There is an ironic footnote to this history. In the promotional video filmed by Michael Lindsay-Hogg in June 1981, Ron Wood—who ultimately secured the guitarist role—mimes Perkins’ original lead part. Similar visual substitutions happened in videos for Waiting on a Friend and Hot Stuff, where parts played by Mick Taylor and Harvey Mandel were represented onscreen by later band members. The result is a fascinating example of how Rolling Stones history was sometimes rewritten in plain sight.
From El Mocambo to World Tours
Four years before fans heard the studio version on Tattoo You, the Rolling Stones tested Worried About You live at the famous El Mocambo Club in Toronto during the two shows on March 4 and 5, 1977. That meant audiences experienced the song more than four years before its official release, a classic Stones move in which unfinished material evolved onstage before reaching vinyl.
The track later returned during the 2002–2003 Licks Tour, with one performance preserved on the 2004 live album Live Licks. It resurfaced again during the 2006 leg of the A Bigger Bang Tour and in 2013 on the 50 & Counting… Tour. During these concerts, Mick Jagger handled keyboard parts alongside Chuck Leavell, bringing the song’s signature piano texture back into performance.
Though never among the band’s most famous staples, Worried About You aged remarkably well in concert.
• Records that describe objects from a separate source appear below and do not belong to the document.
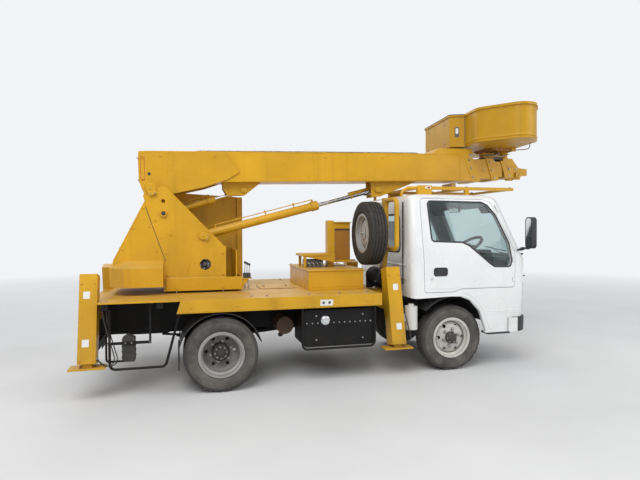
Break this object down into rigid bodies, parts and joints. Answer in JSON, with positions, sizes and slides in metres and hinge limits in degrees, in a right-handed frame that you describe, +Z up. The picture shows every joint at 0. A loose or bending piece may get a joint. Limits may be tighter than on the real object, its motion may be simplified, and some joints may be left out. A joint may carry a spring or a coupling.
{
  "type": "cherry picker truck",
  "caption": "Cab-over truck with a slewing turntable, telescopic boom, cylinders, a work bucket carried over the cab and retracted outriggers.",
  "frame": {"origin": "on the ground, under the middle of the overall box", "axes": "+X ahead, +Y to the truck's left, +Z up"},
  "size_m": [5.27, 2.17, 2.9499],
  "materials": {
    "paint_yellow": "satin, weathered",
    "paint_white": "gloss, dulled",
    "paint_black": "satin",
    "bucket_shell": "satin",
    "cast_grey": "as cast",
    "muffler_rust": "rusty",
    "window_glass": "clear",
    "lamp_clear": "lens",
    "lamp_red": "lens",
    "plastic_black": "grained",
    "plastic_white": "translucent",
    "plastic_grey": "grained",
    "seat_cloth": "woven",
    "rod_chrome": "polished",
    "rim_white": "dirty gloss",
    "rim_silver": "dulled silver",
    "tyre_rubber": "worn"
  },
  "bodies": {
    "chassis": {"battery_box": "paint_black", "cab_glass": "window_glass", "cab_shell": "paint_white", "chassis_frame": "paint_black", "control_console": "paint_yellow", "dashboard": "plastic_grey", "deck": "paint_yellow", "deck_box": "paint_yellow", "engine": "cast_grey", "front_axle": "paint_black", "front_bumper": "plastic_black", "front_lamps": "lamp_clear", "fuel_tank": "paint_black", "mirrors": "plastic_black", "mudguards": "plastic_black", "muffler": "muffler_rust", "outrigger_sleeves": "paint_yellow", "rear_axle": "paint_black", "roof_guard": "paint_yellow", "seats": "seat_cloth", "side_guards": "paint_black", "slew_ring": "paint_black", "spare_carrier": "paint_yellow", "spare_rim": "rim_silver", "spare_tyre": "tyre_rubber", "tail_lamps": "lamp_red", "washer_bottle": "plastic_white"},
    "turntable": {"turntable_frame": "paint_yellow", "counterweight": "paint_yellow"},
    "boom_base": {"boom_base": "paint_yellow", "boom_brackets": "paint_yellow"},
    "boom_mid": {"boom_mid": "paint_yellow"},
    "boom_tip": {"boom_tip": "paint_yellow"},
    "bucket_mount": {"bucket_mount": "paint_yellow"},
    "bucket": {"bucket": "bucket_shell"},
    "lift_barrel": {"lift_barrel": "paint_yellow"},
    "lift_rod": {"lift_rod": "rod_chrome"},
    "level_barrel": {"level_barrel": "paint_yellow"},
    "level_rod": {"level_rod": "rod_chrome"},
    "knuckle_left": {"knuckle_left": "paint_black"},
    "knuckle_right": {"knuckle_right": "paint_black"},
    "front_wheel_left": {"tyre_front_left": "tyre_rubber", "rim_front_left": "rim_white"},
    "front_wheel_right": {"tyre_front_right": "tyre_rubber", "rim_front_right": "rim_white"},
    "rear_wheels_left": {"tyres_rear_left": "tyre_rubber", "rims_rear_left": "rim_silver"},
    "rear_wheels_right": {"tyres_rear_right": "tyre_rubber", "rims_rear_right": "rim_silver"},
    "door_left": {"door_left": "paint_white", "door_glass_left": "window_glass"},
    "door_right": {"door_right": "paint_white", "door_glass_right": "window_glass"},
    "outrigger_front_left": {"outrigger_front_left": "paint_yellow"},
    "outrigger_front_right": {"outrigger_front_right": "paint_yellow"},
    "outrigger_rear_left": {"outrigger_rear_left": "paint_yellow"},
    "outrigger_rear_right": {"outrigger_rear_right": "paint_yellow"}
  },
  "joints": [
    {"name": "slew", "type": "hinge", "parent": "chassis", "child": "turntable", "pos_m": [-1.445, 0, 0.914], "axis": [0, 0, 1], "continuous": true},
    {"name": "luff", "type": "hinge", "parent": "turntable", "child": "boom_base", "pos_m": [-1.955, 0, 1.975], "axis": [0, -1, 0], "range_deg": [0, 80]},
    {"name": "telescope_mid", "type": "slide", "parent": "boom_base", "child": "boom_mid", "axis": [0.9997, 0, 0.0244], "range_m": [0, 2.4]},
    {"name": "telescope_tip", "type": "slide", "parent": "boom_mid", "child": "boom_tip", "axis": [0.9997, 0, 0.0244], "range_m": [0, 2.4]},
    {"name": "bucket_level", "type": "hinge", "parent": "boom_tip", "child": "bucket_mount", "pos_m": [2.505, 0, 2.235], "axis": [0, -1, 0], "range_deg": [-80, 0]},
    {"name": "bucket_swing", "type": "hinge", "parent": "bucket_mount", "child": "bucket", "pos_m": [2.36, 0, 2.51], "axis": [0, 0, 1], "range_deg": [-83, 97]},
    {"name": "lift_barrel_pivot", "type": "hinge", "parent": "turntable", "child": "lift_barrel", "pos_m": [-1.437, 0, 1.483], "axis": [0, -1, 0], "range_deg": [0, 77.6]},
    {"name": "lift_rod_slide", "type": "slide", "parent": "lift_barrel", "child": "lift_rod", "axis": [0.9672, 0, 0.2539], "range_m": [0, 0.913]},
    {"name": "level_barrel_pivot", "type": "hinge", "parent": "turntable", "child": "level_barrel", "pos_m": [-1.833, 0, 1.715], "axis": [0, -1, 0], "range_deg": [0, 70.6]},
    {"name": "level_rod_slide", "type": "slide", "parent": "level_barrel", "child": "level_rod", "axis": [0.952, 0, 0.3061], "range_m": [0, 0.328]},
    {"name": "steer_left", "type": "hinge", "parent": "chassis", "child": "knuckle_left", "pos_m": [1.195, 0.545, 0.355], "axis": [0, 0, 1], "range_deg": [-35, 35]},
    {"name": "steer_right", "type": "hinge", "parent": "chassis", "child": "knuckle_right", "pos_m": [1.195, -0.545, 0.355], "axis": [0, 0, 1], "range_deg": [-35, 35]},
    {"name": "front_spin_left", "type": "hinge", "parent": "knuckle_left", "child": "front_wheel_left", "pos_m": [1.195, 0.695, 0.355], "axis": [0, 1, 0], "continuous": true},
    {"name": "front_spin_right", "type": "hinge", "parent": "knuckle_right", "child": "front_wheel_right", "pos_m": [1.195, -0.695, 0.355], "axis": [0, 1, 0], "continuous": true},
    {"name": "rear_spin_left", "type": "hinge", "parent": "chassis", "child": "rear_wheels_left", "pos_m": [-1.295, 0.703, 0.355], "axis": [0, 1, 0], "continuous": true},
    {"name": "rear_spin_right", "type": "hinge", "parent": "chassis", "child": "rear_wheels_right", "pos_m": [-1.295, -0.703, 0.355], "axis": [0, 1, 0], "continuous": true},
    {"name": "door_left_hinge", "type": "hinge", "parent": "chassis", "child": "door_left", "pos_m": [1.92, 0.841, 1.09], "axis": [0, 0, -1], "range_deg": [0, 70]},
    {"name": "door_right_hinge", "type": "hinge", "parent": "chassis", "child": "door_right", "pos_m": [1.92, -0.841, 1.09], "axis": [0, 0, 1], "range_deg": [0, 70]},
    {"name": "outrigger_front_left_slide", "type": "slide", "parent": "chassis", "child": "outrigger_front_left", "axis": [0, 0.225, -0.9744], "range_m": [0, 0.42]},
    {"name": "outrigger_front_right_slide", "type": "slide", "parent": "chassis", "child": "outrigger_front_right", "axis": [0, -0.225, -0.9744], "range_m": [0, 0.42]},
    {"name": "outrigger_rear_left_slide", "type": "slide", "parent": "chassis", "child": "outrigger_rear_left", "axis": [0, 0.225, -0.9744], "range_m": [0, 0.42]},
    {"name": "outrigger_rear_right_slide", "type": "slide", "parent": "chassis", "child": "outrigger_rear_right", "axis": [0, -0.225, -0.9744], "range_m": [0, 0.42]}
  ],
  "couplings": [
    {"joint": "telescope_tip", "follows": "telescope_mid", "ratio": 1},
    {"joint": "bucket_level", "follows": "luff", "ratio": -1},
    {"joint": "lift_barrel_pivot", "follows": "luff", "ratio": 0.96872},
    {"joint": "lift_rod_slide", "follows": "luff", "m_per_rad": 0.65306},
    {"joint": "level_barrel_pivot", "follows": "luff", "ratio": 0.8812},
    {"joint": "level_rod_slide", "follows": "luff", "m_per_rad": 0.23443},
    {"joint": "steer_right", "follows": "steer_left", "ratio": 1}
  ]
}
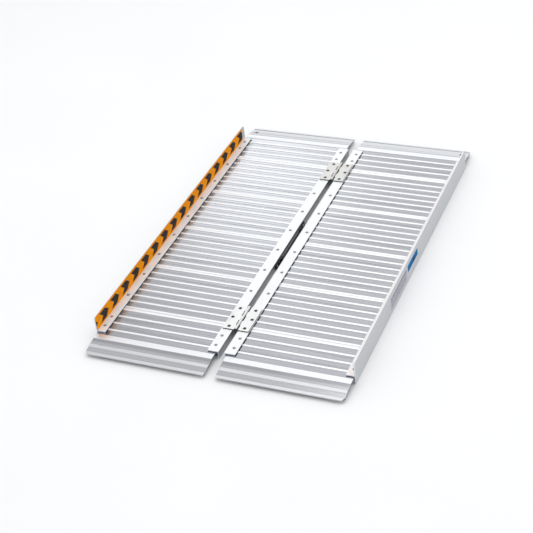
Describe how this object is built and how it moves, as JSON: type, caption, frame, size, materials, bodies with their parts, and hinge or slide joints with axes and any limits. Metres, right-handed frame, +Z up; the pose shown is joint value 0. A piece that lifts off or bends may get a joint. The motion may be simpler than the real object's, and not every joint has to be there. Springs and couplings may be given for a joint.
{
  "type": "portable wheelchair ramp",
  "caption": "Folding portable wheelchair ramp: ribbed aluminium plank halves joined by centre butt hinges, with raised side curbs, sloping end lips, strap handles and reflective tape.",
  "frame": {"origin": "centre of the unfolded ramp in plan, on the floor plane that the rails stand on", "axes": "+X to the right across the ramp, +Y along the ramp from the front lip to the back lip, +Z up"},
  "size_m": [0.7402, 1.196, 0.068],
  "materials": {
    "deck_aluminium": "mill-finish extruded, satin, bright rib tops",
    "rail_aluminium": "mill-finish extruded, satin",
    "rivet_aluminium": "satin domed heads",
    "hinge_steel": "zinc-plated, satin",
    "pin_steel": "dark oiled steel",
    "screw_black": "blackened steel",
    "screw_bright": "zinc-plated",
    "strap_rubber": "matt moulded strap",
    "cap_plastic": "matt black moulding",
    "tape_film": "retroreflective honeycomb film with dark chevrons",
    "label_blue": "printed film",
    "label_grey": "printed film"
  },
  "bodies": {
    "left_half": {"left_front_lip": "deck_aluminium", "left_plank_1": "deck_aluminium", "left_plank_2": "deck_aluminium", "left_plank_3": "deck_aluminium", "left_plank_4": "deck_aluminium", "left_back_lip": "deck_aluminium", "left_side_rail": "rail_aluminium", "left_centre_rail": "rail_aluminium", "left_side_rivets": "rivet_aluminium", "left_centre_rivets": "rivet_aluminium", "left_reflective_tape": "tape_film", "front_hinge_left_leaf": "hinge_steel", "back_hinge_left_leaf": "hinge_steel", "left_hinge_screws": "screw_black", "left_handle_strap": "strap_rubber", "left_handle_front_cap": "cap_plastic", "left_handle_back_cap": "cap_plastic", "left_handle_screws": "screw_bright", "front_hinge_pin": "pin_steel", "back_hinge_pin": "pin_steel"},
    "right_half": {"right_front_lip": "deck_aluminium", "right_plank_1": "deck_aluminium", "right_plank_2": "deck_aluminium", "right_plank_3": "deck_aluminium", "right_plank_4": "deck_aluminium", "right_back_lip": "deck_aluminium", "right_side_rail": "rail_aluminium", "right_centre_rail": "rail_aluminium", "right_side_rivets": "rivet_aluminium", "right_centre_rivets": "rivet_aluminium", "right_reflective_tape": "tape_film", "front_hinge_right_leaf": "hinge_steel", "back_hinge_right_leaf": "hinge_steel", "right_hinge_screws": "screw_black", "right_handle_strap": "strap_rubber", "right_handle_front_cap": "cap_plastic", "right_handle_back_cap": "cap_plastic", "right_handle_screws": "screw_bright", "product_label": "label_blue", "info_label": "label_grey"}
  },
  "joints": [
    {"name": "fold", "type": "hinge", "parent": "left_half", "child": "right_half", "pos_m": [0, 0, 0.0265], "axis": [0, -1, 0], "range_deg": [0, 167]}
  ]
}
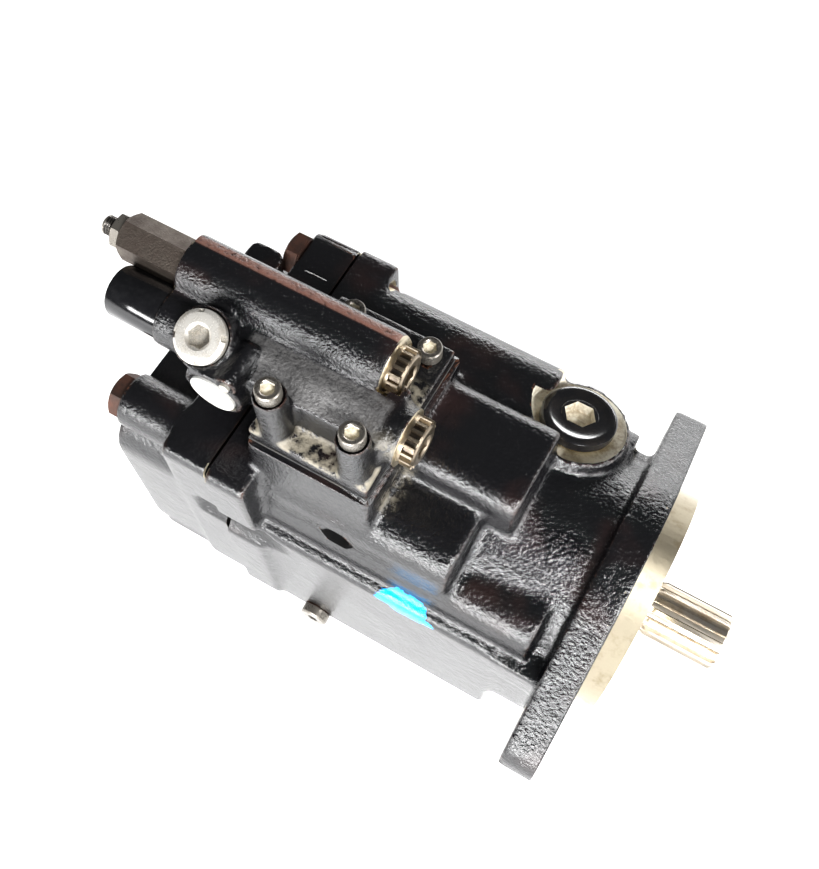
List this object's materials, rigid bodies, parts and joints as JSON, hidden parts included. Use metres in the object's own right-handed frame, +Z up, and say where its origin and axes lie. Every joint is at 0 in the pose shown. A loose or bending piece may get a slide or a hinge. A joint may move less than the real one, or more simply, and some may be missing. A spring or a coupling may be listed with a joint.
{
  "type": "axial piston pump",
  "caption": "Variable swashplate axial piston pump: two-bolt flange and splined shaft, rear port plate, and a control valve on top.",
  "frame": {"origin": "centre of the mounting flange's front face, on the shaft axis", "axes": "+X along the shaft towards its free end, +Y along the line of the two flange holes, +Z up towards the control valve"},
  "size_m": [0.287, 0.18, 0.197],
  "materials": {
    "black_casting": "gloss black paint over a grainy iron casting",
    "shaft_steel": "machined, warm tinted",
    "bearing_steel": "ground",
    "rusty_steel": "rusted",
    "dark_steel": "black oxide, greasy",
    "black_plug": "gloss black",
    "zinc_steel": "dull zinc plate, dirty",
    "bright_steel": "bright zinc",
    "seal_rubber": "matte brown",
    "gasket": "grey fibre and metal",
    "bronze": "machined bronze",
    "hardened_iron": "ground and hardened",
    "spring_steel": "oil tempered wire",
    "ground_steel": "ground"
  },
  "bodies": {
    "pump_case": {"housing": "black_casting", "port_plate": "black_casting", "housing_seal": "gasket", "port_plate_bolts": "rusty_steel", "bearing_cups": "bearing_steel", "shaft_seal": "seal_rubber", "seal_retaining_ring": "ground_steel", "cradle_bearings": "bronze", "valve_plate": "bronze", "stroking_guide": "ground_steel", "bias_guide_rod": "ground_steel", "valve_body": "black_casting", "valve_gasket": "gasket", "valve_screws": "dark_steel", "pressure_spring_housing": "zinc_steel", "flow_spring_housing": "zinc_steel", "flow_cap": "black_plug", "adjuster_locknuts": "dark_steel", "spool_end_plugs": "dark_steel", "pilot_port_plug": "bright_steel", "closure_disc": "bright_steel", "orifice_plug": "bright_steel", "case_drain_plugs": "black_plug", "drain_seal_rings": "gasket", "gauge_port_plug": "dark_steel", "bias_spring": "spring_steel", "pressure_spring": "spring_steel", "flow_spring": "spring_steel"},
    "rotor": {"drive_shaft": "shaft_steel", "bearing_cones": "bearing_steel", "cylinder_block": "hardened_iron", "block_spring": "spring_steel", "ball_guide": "ground_steel"},
    "roller_sets": {"bearing_rollers": "bearing_steel"},
    "swash": {"swashplate": "hardened_iron"},
    "retainer": {"retainer_plate": "ground_steel"},
    "stroker": {"stroking_piston": "ground_steel"},
    "biaser": {"bias_piston": "ground_steel"},
    "pressure_spool_body": {"pressure_spool": "ground_steel"},
    "flow_spool_body": {"flow_spool": "ground_steel"},
    "pressure_screw_body": {"pressure_screw": "dark_steel"},
    "flow_screw_body": {"flow_screw": "dark_steel"},
    "piston_1_body": {"piston_1": "ground_steel"},
    "slipper_1_body": {"slipper_1": "bronze"},
    "piston_2_body": {"piston_2": "ground_steel"},
    "slipper_2_body": {"slipper_2": "bronze"},
    "piston_3_body": {"piston_3": "ground_steel"},
    "slipper_3_body": {"slipper_3": "bronze"},
    "piston_4_body": {"piston_4": "ground_steel"},
    "slipper_4_body": {"slipper_4": "bronze"},
    "piston_5_body": {"piston_5": "ground_steel"},
    "slipper_5_body": {"slipper_5": "bronze"},
    "piston_6_body": {"piston_6": "ground_steel"},
    "slipper_6_body": {"slipper_6": "bronze"},
    "piston_7_body": {"piston_7": "ground_steel"},
    "slipper_7_body": {"slipper_7": "bronze"},
    "piston_8_body": {"piston_8": "ground_steel"},
    "slipper_8_body": {"slipper_8": "bronze"},
    "piston_9_body": {"piston_9": "ground_steel"},
    "slipper_9_body": {"slipper_9": "bronze"}
  },
  "joints": [
    {"name": "shaft_spin", "type": "hinge", "parent": "pump_case", "child": "rotor", "pos_m": [-0.084, 0, 0], "axis": [1, 0, 0], "range_deg": [-360, 360]},
    {"name": "rollers_orbit", "type": "hinge", "parent": "pump_case", "child": "roller_sets", "pos_m": [-0.084, 0, 0], "axis": [1, 0, 0], "range_deg": [-151, 151]},
    {"name": "swash_tilt", "type": "hinge", "parent": "pump_case", "child": "swash", "pos_m": [-0.084, 0, 0], "axis": [0, -1, 0], "range_deg": [0, 17.5]},
    {"name": "retainer_spin", "type": "hinge", "parent": "swash", "child": "retainer", "pos_m": [-0.084, 0, 0], "axis": [1, 0, 0], "range_deg": [-360, 360]},
    {"name": "piston_1_stroke", "type": "slide", "parent": "rotor", "child": "piston_1_body", "axis": [1, 0, 0], "range_m": [-0.01072, 0]},
    {"name": "slipper_1_tilt", "type": "hinge", "parent": "piston_1_body", "child": "slipper_1_body", "pos_m": [-0.084, 0, 0.034], "axis": [0, -1, 0], "range_deg": [0, 17.5]},
    {"name": "piston_2_stroke", "type": "slide", "parent": "rotor", "child": "piston_2_body", "axis": [1, 0, 0], "range_m": [-0.00821, 0]},
    {"name": "slipper_2_tilt", "type": "hinge", "parent": "piston_2_body", "child": "slipper_2_body", "pos_m": [-0.084, 0.02185, 0.02605], "axis": [0, -1, 0], "range_deg": [0, 17.5]},
    {"name": "piston_3_stroke", "type": "slide", "parent": "rotor", "child": "piston_3_body", "axis": [1, 0, 0], "range_m": [-0.00186, 0]},
    {"name": "slipper_3_tilt", "type": "hinge", "parent": "piston_3_body", "child": "slipper_3_body", "pos_m": [-0.084, 0.03348, 0.0059], "axis": [0, -1, 0], "range_deg": [0, 17.5]},
    {"name": "piston_4_stroke", "type": "slide", "parent": "rotor", "child": "piston_4_body", "axis": [1, 0, 0], "range_m": [0, 0.00536]},
    {"name": "slipper_4_tilt", "type": "hinge", "parent": "piston_4_body", "child": "slipper_4_body", "pos_m": [-0.084, 0.02944, -0.017], "axis": [0, -1, 0], "range_deg": [0, 17.5]},
    {"name": "piston_5_stroke", "type": "slide", "parent": "rotor", "child": "piston_5_body", "axis": [1, 0, 0], "range_m": [0, 0.01007]},
    {"name": "slipper_5_tilt", "type": "hinge", "parent": "piston_5_body", "child": "slipper_5_body", "pos_m": [-0.084, 0.01163, -0.03195], "axis": [0, -1, 0], "range_deg": [0, 17.5]},
    {"name": "piston_6_stroke", "type": "slide", "parent": "rotor", "child": "piston_6_body", "axis": [1, 0, 0], "range_m": [0, 0.01007]},
    {"name": "slipper_6_tilt", "type": "hinge", "parent": "piston_6_body", "child": "slipper_6_body", "pos_m": [-0.084, -0.01163, -0.03195], "axis": [0, -1, 0], "range_deg": [0, 17.5]},
    {"name": "piston_7_stroke", "type": "slide", "parent": "rotor", "child": "piston_7_body", "axis": [1, 0, 0], "range_m": [0, 0.00536]},
    {"name": "slipper_7_tilt", "type": "hinge", "parent": "piston_7_body", "child": "slipper_7_body", "pos_m": [-0.084, -0.02944, -0.017], "axis": [0, -1, 0], "range_deg": [0, 17.5]},
    {"name": "piston_8_stroke", "type": "slide", "parent": "rotor", "child": "piston_8_body", "axis": [1, 0, 0], "range_m": [-0.00186, 0]},
    {"name": "slipper_8_tilt", "type": "hinge", "parent": "piston_8_body", "child": "slipper_8_body", "pos_m": [-0.084, -0.03348, 0.0059], "axis": [0, -1, 0], "range_deg": [0, 17.5]},
    {"name": "piston_9_stroke", "type": "slide", "parent": "rotor", "child": "piston_9_body", "axis": [1, 0, 0], "range_m": [-0.00821, 0]},
    {"name": "slipper_9_tilt", "type": "hinge", "parent": "piston_9_body", "child": "slipper_9_body", "pos_m": [-0.084, -0.02185, 0.02605], "axis": [0, -1, 0], "range_deg": [0, 17.5]},
    {"name": "stroking_slide", "type": "slide", "parent": "pump_case", "child": "stroker", "axis": [-1, 0, 0], "range_m": [0, 0.0186]},
    {"name": "bias_slide", "type": "slide", "parent": "pump_case", "child": "biaser", "axis": [1, 0, 0], "range_m": [0, 0.01829], "deforming": ["bias_spring"]},
    {"name": "pressure_spool_slide", "type": "slide", "parent": "pump_case", "child": "pressure_spool_body", "axis": [-1, 0, 0], "range_m": [0, 0.0025], "stiffness_N_per_m": 3000, "springref_m": -0.002, "deforming": ["pressure_spring"]},
    {"name": "flow_spool_slide", "type": "slide", "parent": "pump_case", "child": "flow_spool_body", "axis": [-1, 0, 0], "range_m": [0, 0.0025], "stiffness_N_per_m": 1500, "springref_m": -0.002, "deforming": ["flow_spring"]},
    {"name": "pressure_screw_turn", "type": "hinge", "parent": "pump_case", "child": "pressure_screw_body", "pos_m": [-0.21, -0.0025, 0.1055], "axis": [1, 0, 0], "range_deg": [-180, 180]},
    {"name": "flow_screw_turn", "type": "hinge", "parent": "pump_case", "child": "flow_screw_body", "pos_m": [-0.21, -0.0205, 0.096], "axis": [1, 0, 0], "range_deg": [-180, 180]}
  ],
  "couplings": [
    {"joint": "rollers_orbit", "follows": "shaft_spin", "ratio": 0.41786},
    {"joint": "retainer_spin", "follows": "shaft_spin", "ratio": 1},
    {"joint": "piston_1_stroke", "follows": "swash_tilt", "m_per_rad": -0.035098},
    {"joint": "slipper_1_tilt", "follows": "swash_tilt", "ratio": 1},
    {"joint": "piston_2_stroke", "follows": "swash_tilt", "m_per_rad": -0.026887},
    {"joint": "slipper_2_tilt", "follows": "swash_tilt", "ratio": 1},
    {"joint": "piston_3_stroke", "follows": "swash_tilt", "m_per_rad": -0.006095},
    {"joint": "slipper_3_tilt", "follows": "swash_tilt", "ratio": 1},
    {"joint": "piston_4_stroke", "follows": "swash_tilt", "m_per_rad": 0.017549},
    {"joint": "slipper_4_tilt", "follows": "swash_tilt", "ratio": 1},
    {"joint": "piston_5_stroke", "follows": "swash_tilt", "m_per_rad": 0.032982},
    {"joint": "slipper_5_tilt", "follows": "swash_tilt", "ratio": 1},
    {"joint": "piston_6_stroke", "follows": "swash_tilt", "m_per_rad": 0.032982},
    {"joint": "slipper_6_tilt", "follows": "swash_tilt", "ratio": 1},
    {"joint": "piston_7_stroke", "follows": "swash_tilt", "m_per_rad": 0.017549},
    {"joint": "slipper_7_tilt", "follows": "swash_tilt", "ratio": 1},
    {"joint": "piston_8_stroke", "follows": "swash_tilt", "m_per_rad": -0.006095},
    {"joint": "slipper_8_tilt", "follows": "swash_tilt", "ratio": 1},
    {"joint": "piston_9_stroke", "follows": "swash_tilt", "m_per_rad": -0.026887},
    {"joint": "slipper_9_tilt", "follows": "swash_tilt", "ratio": 1},
    {"joint": "stroking_slide", "follows": "swash_tilt", "m_per_rad": 0.060906},
    {"joint": "bias_slide", "follows": "swash_tilt", "m_per_rad": 0.059874}
  ]
}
Its mix of tenderness, groove, and tension gave later-era setlists something deeper than nostalgia. What began as an unfinished 1970s studio piece became, over time, one of the most quietly rewarding songs in the Rolling Stones catalog.
Mick Jagger (2016): “I like that song, ’cause I like doing it onstage. I’ve rehearsed it for this tour actually – haven’t done it yet. What I do like about it? It’s kind of… funky. It has a nice groove to it. It’s quite emotive. I’m not saying the lyrics should win any prizes but it has quite a direct feel, especially with all the falsetto. It kind of works. I’m not saying it works in a stadium, but in an area or somewhere smaller.”